- _COLLECTED MATERIAL_
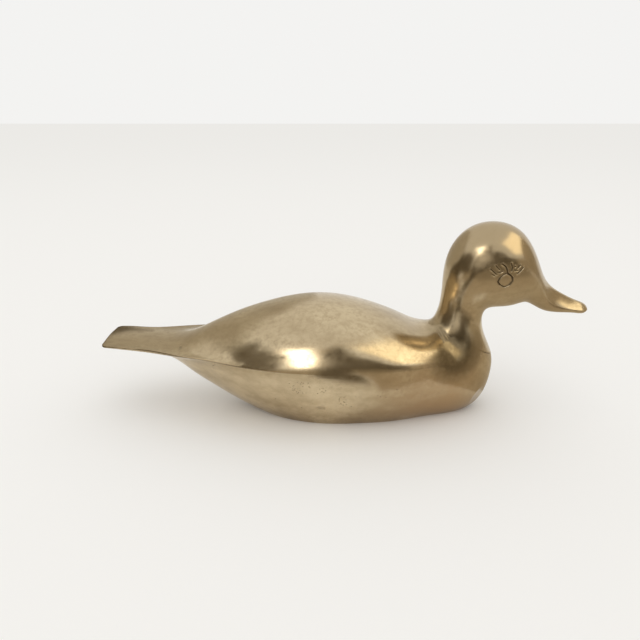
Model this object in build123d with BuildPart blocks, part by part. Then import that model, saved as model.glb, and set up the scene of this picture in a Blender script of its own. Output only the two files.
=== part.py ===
from build123d import *
import os

os.makedirs("parts", exist_ok=True)

# A hollow brass duck, cast in two pieces that are brazed together at the root
# of the neck. It stands along X with the bill at +X. The origin is under the
# middle of its length, on the surface that it stands on, and Z is up.

# Main sizes, in millimetres. The lengths follow each other along the duck: the
# tail plate, the back as far as the nape, the head, and the bill. The neck and
# head stand on the height of the back
tail_length = 43.0
back_length = 164.0
head_length = 57.0
bill_length = 36.0
back_height = 74.4
neck_height = 46.6
tail_half_width = 18.0
body_half_width = 44.0
head_half_width = 19.0

# The castings
wall = 3.0
tail_edge = 1.4
tail_corner_radius = 3.5

# The brazed joint at the root of the neck: its plane runs from a point on the
# nape to one on the breast. The head casting has a lip that sits in the body
nape_shares = (1.989, 0.813)
breast_shares = (2.658, 0.498)
seam = 1.0
lip_length = 6.0
lip_wall = 1.8
lip_clearance = 0.2
lip_root = 4.0

# The flat low on the near side of the breast, where the casting's gate was
# ground off: the point of the breast that it takes away, and how it faces
gate_shares = (2.542, -0.270, 0.202)
gate_turn = 45.0
gate_lean = 22.0
gate_depth = 0.4 * wall

# The eyes, a six-sided groove chased into each side of the head
eye_shares = (2.595, 1.338)
eye_sides = 6
eye_radius = 4.4
eye_groove = 0.9
eye_depth = 0.5

# The lines plan. Each row is one cross-section, from the tail to the bill: where
# its top and bottom point lie, its width as a share of the half width there, and
# then where up the section the widest line lies and how thick the edge is there.
# Places count along the lengths and heights above, so 1.5 along is the tail plate
# and half of the back, and 0.5 up is half of the back's height
tail_shares = [
    # top along, top up, bottom along, bottom up, width, widest, edge
    (0.000, 0.660, 0.000, 0.621, 0.934, 0.500, 0.86),
    (0.160, 0.660, 0.160, 0.608, 0.975, 0.550, 1.00),
    (0.481, 0.649, 0.481, 0.569, 1.002, 0.655, 1.25),
    (0.760, 0.644, 0.760, 0.511, 1.115, 0.770, 1.35),
]
body_shares = [
    (0.998, 0.649, 0.998, 0.436, 0.531, 0.812, 1.05),
    (1.060, 0.683, 1.060, 0.330, 0.601, 0.782, 0.50),
    (1.146, 0.771, 1.146, 0.197, 0.672, 0.696, 0.29),
    (1.232, 0.854, 1.232, 0.081, 0.788, 0.657, 0.36),
    (1.329, 0.922, 1.329, -0.028, 0.900, 0.642, 0.36),
    (1.438, 0.977, 1.438, -0.128, 0.977, 0.635, 0.43),
    (1.572, 1.000, 1.572, -0.182, 1.000, 0.635, 0.57),
    (1.718, 0.943, 1.718, -0.176, 0.964, 0.655, 0.71),
    (1.854, 0.828, 1.865, -0.138, 0.872, 0.700, 0.86),
    (1.923, 0.763, 1.987, -0.089, 0.752, 0.730, 0.93),
    (1.967, 0.763, 2.295, -0.052, 0.626, 0.690, 0.93),
    (1.989, 0.802, 2.542, 0.085, 0.508, 0.550, 0.93),
]
head_shares = [
    (2.000, 0.859, 2.642, 0.304, 0.938, 0.460, 0.86),
    (2.021, 0.919, 2.637, 0.501, 0.764, 0.460, 0.71),
    (2.032, 0.987, 2.553, 0.655, 0.644, 0.480, 0.71),
    (2.037, 1.130, 2.500, 0.790, 0.607, 0.500, 0.71),
    (2.042, 1.346, 2.516, 0.886, 0.713, 0.540, 0.71),
    (2.100, 1.649, 2.595, 0.917, 0.896, 0.580, 0.71),
    (2.279, 1.914, 2.700, 0.922, 1.003, 0.590, 0.71),
    (2.553, 2.000, 2.805, 0.935, 1.003, 0.580, 0.71),
    (2.811, 1.886, 2.905, 0.958, 0.871, 0.540, 0.71),
    (2.989, 1.590, 2.984, 0.950, 0.660, 0.480, 0.64),
    (3.167, 1.309, 3.125, 0.912, 0.475, 0.440, 0.57),
    (3.325, 1.156, 3.275, 0.881, 0.384, 0.380, 0.50),
    (3.558, 1.042, 3.500, 0.868, 0.347, 0.340, 0.43),
    (3.817, 0.968, 3.792, 0.862, 0.306, 0.360, 0.36),
    (3.958, 0.937, 3.942, 0.862, 0.232, 0.450, 0.29),
    (4.000, 0.916, 4.000, 0.880, 0.127, 0.500, 0.21),
]

# How full each of those cross-sections is. The first two shares say how far the
# top and the bottom stay level from the middle, the others how the back and the
# belly leave the widest line: a share of the width inwards, and of the height.
# From the neck to the crown the cross-sections are alike, a plain oval
round_shares = (0.55, 0.55, 0.00, 0.55, 0.00, 0.55)
round_rows = 8
fullness_shares = [
    # top, bottom, back in, back up, belly in, belly down
    (0.50, 0.50, 0.40, 0.25, 0.40, 0.25),
    (0.50, 0.50, 0.40, 0.20, 0.40, 0.20),
    (0.50, 0.50, 0.40, 0.15, 0.40, 0.12),
    (0.50, 0.40, 0.40, 0.10, 0.42, 0.08),
    (0.45, 0.40, 0.42, 0.05, 0.42, 0.06),
    (0.45, 0.45, 0.42, 0.05, 0.36, 0.15),
    (0.50, 0.50, 0.36, 0.10, 0.28, 0.25),
    (0.52, 0.55, 0.24, 0.20, 0.22, 0.33),
    (0.55, 0.58, 0.10, 0.36, 0.20, 0.38),
    (0.56, 0.60, 0.03, 0.46, 0.18, 0.42),
    (0.56, 0.62, 0.00, 0.50, 0.11, 0.45),
    (0.56, 0.58, 0.00, 0.52, 0.04, 0.48),
    (0.56, 0.55, 0.00, 0.52, 0.01, 0.52),
    (0.55, 0.54, 0.00, 0.53, 0.00, 0.54),
    (0.50, 0.53, 0.00, 0.54, 0.00, 0.55),
    (0.45, 0.55, 0.00, 0.50, 0.00, 0.55),
    (0.48, 0.55, 0.00, 0.52, 0.00, 0.55),
    (0.52, 0.55, 0.00, 0.54, 0.00, 0.55),
    *[round_shares] * round_rows,
    (0.50, 0.55, 0.00, 0.50, 0.00, 0.55),
    (0.45, 0.55, 0.05, 0.35, 0.00, 0.50),
    (0.40, 0.60, 0.10, 0.30, 0.00, 0.45),
    (0.38, 0.60, 0.12, 0.28, 0.00, 0.45),
    (0.45, 0.55, 0.15, 0.30, 0.00, 0.45),
    (0.45, 0.55, 0.15, 0.30, 0.00, 0.45),
]

# The hollow runs from the seventh cross-section, where the tail gets too thin
# for it, to the last one before the bill
hollow_rows = slice(6, 26)


def measure(share, sizes):
    """How far a share reaches along sizes that follow each other."""
    passed = min(max(int(share), 0), len(sizes) - 1)
    return sum(sizes[:passed]) + (share - passed) * sizes[passed]


def lay(along_share, up_share):
    """A point on the middle plane of the duck."""
    lengths = (tail_length, back_length, head_length, bill_length)
    x = measure(along_share, lengths) - sum(lengths) / 2
    return Vector(x, 0, measure(up_share, (back_height, neck_height)))


sections = [
    *((tail_half_width, *row) for row in tail_shares),
    *((body_half_width, *row) for row in body_shares),
    *((head_half_width, *row) for row in head_shares),
]


def form(inset, rows):
    """The duck's own form, or that form drawn in by the inset."""
    with BuildPart() as body:
        for section, fullness in zip(sections[rows], fullness_shares[rows]):
            half_width, top_x, top_z, bottom_x, bottom_z, width, widest, edge = section
            top_in, bottom_in, back_in, back_up, belly_in, belly_down = fullness
            up = (lay(top_x, top_z) - lay(bottom_x, bottom_z)).normalized()
            top = lay(top_x, top_z) - up * inset
            bottom = lay(bottom_x, bottom_z) + up * inset
            tall = (top - bottom).length
            wide = width * half_width - inset
            half_edge = edge * tail_edge / 2
            over = widest * tall + half_edge
            under = widest * tall - half_edge
            with BuildSketch(Plane(bottom, x_dir=(0, 1, 0), z_dir=(up.Z, 0, -up.X))):
                with BuildLine():
                    Bezier(
                        (0, tall),
                        (top_in * wide, tall),
                        (wide - back_in * wide, over + back_up * (tall - over)),
                        (wide, over),
                    )
                    Line((wide, over), (wide, under))
                    Bezier(
                        (wide, under),
                        (wide - belly_in * wide, under - belly_down * under),
                        (bottom_in * wide, 0),
                        (0, 0),
                    )
                    mirror(about=Plane.YZ)
                make_face()
        loft()
    return body.part


# The whole duck as one solid form, with the corners of the tail plate rounded
with BuildPart() as duck:
    add(form(0, slice(None)))
    tail_end = duck.faces().sort_by(Axis.X)[0]
    fillet(tail_end.edges().sort_by(SortBy.LENGTH)[:2], tail_corner_radius)
whole = duck.part

# The hollow, and the surfaces of the lip that follow the hollow round the neck
hollow = form(wall, hollow_rows)
lip_outside = form(wall + lip_clearance, hollow_rows)
lip_inside = form(wall + lip_clearance + lip_wall, hollow_rows)
lip_seat = form(wall / 2, hollow_rows)

# The plane of the joint climbs from the breast back to the nape, and faces the head
nape = lay(*nape_shares)
breast = lay(*breast_shares)
along_joint = (breast - nape).normalized()
joint = Plane((nape + breast) / 2, x_dir=along_joint, z_dir=(-along_joint.Z, 0, along_joint.X))
above_seam = joint.offset(seam / 2)
below_seam = joint.offset(-seam / 2)
above_lip = above_seam.offset(lip_root)

# The plane of the gate's flat, turned to the near side and leaning down
gate_x, gate_y, gate_z = gate_shares
gate_point = lay(gate_x, gate_z) + Vector(0, gate_y * body_half_width, 0)
gate_facing = Vector(1, 0, 0).rotate(Axis.Y, gate_lean).rotate(Axis.Z, -gate_turn)
gate = Plane(gate_point, z_dir=gate_facing).offset(-gate_depth)

# The metal that the eye grooves take away: a six-sided ring straight across the
# head, less all that lies deeper than the grooves
with BuildPart() as eyes:
    with BuildSketch(Plane(lay(*eye_shares), x_dir=(1, 0, 0), z_dir=(0, -1, 0))):
        RegularPolygon(eye_radius, eye_sides)
        RegularPolygon(eye_radius - eye_groove, eye_sides, mode=Mode.SUBTRACT)
    extrude(amount=head_half_width, both=True)
    add(form(eye_depth, hollow_rows), mode=Mode.SUBTRACT)

# The body casting, from the tail to the joint, ground flat at the rim
with BuildPart() as body_casting:
    add(whole)
    split(bisect_by=below_seam, keep=Keep.BOTTOM)
    split(bisect_by=Plane.XY, keep=Keep.TOP)
    split(bisect_by=gate, keep=Keep.BOTTOM)
    add(hollow, mode=Mode.SUBTRACT)
body_casting.part.label = "body_casting"

# The head casting: its shell, then the lip with the shoulder that carries it
with BuildPart() as head_shell:
    add(whole)
    add(hollow, mode=Mode.SUBTRACT)
    split(bisect_by=above_seam, keep=Keep.TOP)

with BuildPart() as lip:
    add(lip_outside)
    split(bisect_by=above_lip, keep=Keep.BOTTOM)
    split(bisect_by=joint.offset(-lip_length), keep=Keep.TOP)
    add(lip_inside, mode=Mode.SUBTRACT)

with BuildPart() as lip_shoulder:
    add(lip_seat)
    split(bisect_by=above_seam, keep=Keep.TOP)
    split(bisect_by=above_lip, keep=Keep.BOTTOM)
    add(lip_inside, mode=Mode.SUBTRACT)

with BuildPart() as head_casting:
    add(head_shell.part)
    add(lip_shoulder.part)
    add(lip.part)
    add(eyes.part, mode=Mode.SUBTRACT)
head_casting.part.label = "head_casting"

# The brazing metal between the two castings, dressed flush with them
with BuildPart() as neck_braze:
    add(whole)
    split(bisect_by=above_seam, keep=Keep.BOTTOM)
    split(bisect_by=below_seam, keep=Keep.TOP)
    add(hollow, mode=Mode.SUBTRACT)
neck_braze.part.label = "neck_braze"

for piece in (body_casting, head_casting, neck_braze):
    print(piece.part.label, len(piece.part.solids()), "solid", round(piece.part.volume), "mm3")
    export_step(piece.part, f"parts/{piece.part.label}.step")
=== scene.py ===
import math

import bmesh
import bpy
import numpy as np
from mathutils import Matrix, Quaternion, Vector, noise


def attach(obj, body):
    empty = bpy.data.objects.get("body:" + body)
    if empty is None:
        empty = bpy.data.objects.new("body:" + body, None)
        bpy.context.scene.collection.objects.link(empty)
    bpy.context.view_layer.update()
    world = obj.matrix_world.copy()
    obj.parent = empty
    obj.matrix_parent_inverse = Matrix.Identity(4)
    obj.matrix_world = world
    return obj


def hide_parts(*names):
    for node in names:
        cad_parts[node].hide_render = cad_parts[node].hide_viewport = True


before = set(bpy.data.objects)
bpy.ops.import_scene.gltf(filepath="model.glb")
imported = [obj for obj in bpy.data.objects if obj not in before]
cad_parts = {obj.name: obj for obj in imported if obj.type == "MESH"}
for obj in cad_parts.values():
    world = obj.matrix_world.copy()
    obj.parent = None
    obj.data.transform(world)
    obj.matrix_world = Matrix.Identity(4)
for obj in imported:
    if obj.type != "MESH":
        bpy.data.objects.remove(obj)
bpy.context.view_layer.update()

# The body casting. The larger of the duck's two hollow brass castings, from the
# tail plate to the root of the neck. It was cast in sand with a core, its skin
# filed and polished by hand, and its underside ground flat as a rim to stand on.

# The duck's own lines: lengths that follow each other from the tail to the bill,
# heights that follow each other from the rim to the crown, and half widths
lengths = (0.043, 0.164, 0.057, 0.036)
heights = (0.0744, 0.0466)
tail_half_width = 0.018
body_half_width = 0.044
head_half_width = 0.019
wall = 0.003
tail_edge = 0.0014
tail_corner_radius = 0.0035
end_rounding = 0.0006
crest_rounding = 0.0003
one_point = 1e-6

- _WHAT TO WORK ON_
Only the lines from the one containing "for piece in" through the one containing "before = set(bpy.data.objects)" are to be extracted, exactly as they appear, with both ends included.

- _SOLUTION FOR THIS EXERCISE_
for piece in (body_casting, head_casting, neck_braze):
    print(piece.part.label, len(piece.part.solids()), "solid", round(piece.part.volume), "mm3")
    export_step(piece.part, f"parts/{piece.part.label}.step")
=== scene.py ===
import math

import bmesh
import bpy
import numpy as np
from mathutils import Matrix, Quaternion, Vector, noise


def attach(obj, body):
    empty = bpy.data.objects.get("body:" + body)
    if empty is None:
        empty = bpy.data.objects.new("body:" + body, None)
        bpy.context.scene.collection.objects.link(empty)
    bpy.context.view_layer.update()
    world = obj.matrix_world.copy()
    obj.parent = empty
    obj.matrix_parent_inverse = Matrix.Identity(4)
    obj.matrix_world = world
    return obj


def hide_parts(*names):
    for node in names:
        cad_parts[node].hide_render = cad_parts[node].hide_viewport = True


before = set(bpy.data.objects)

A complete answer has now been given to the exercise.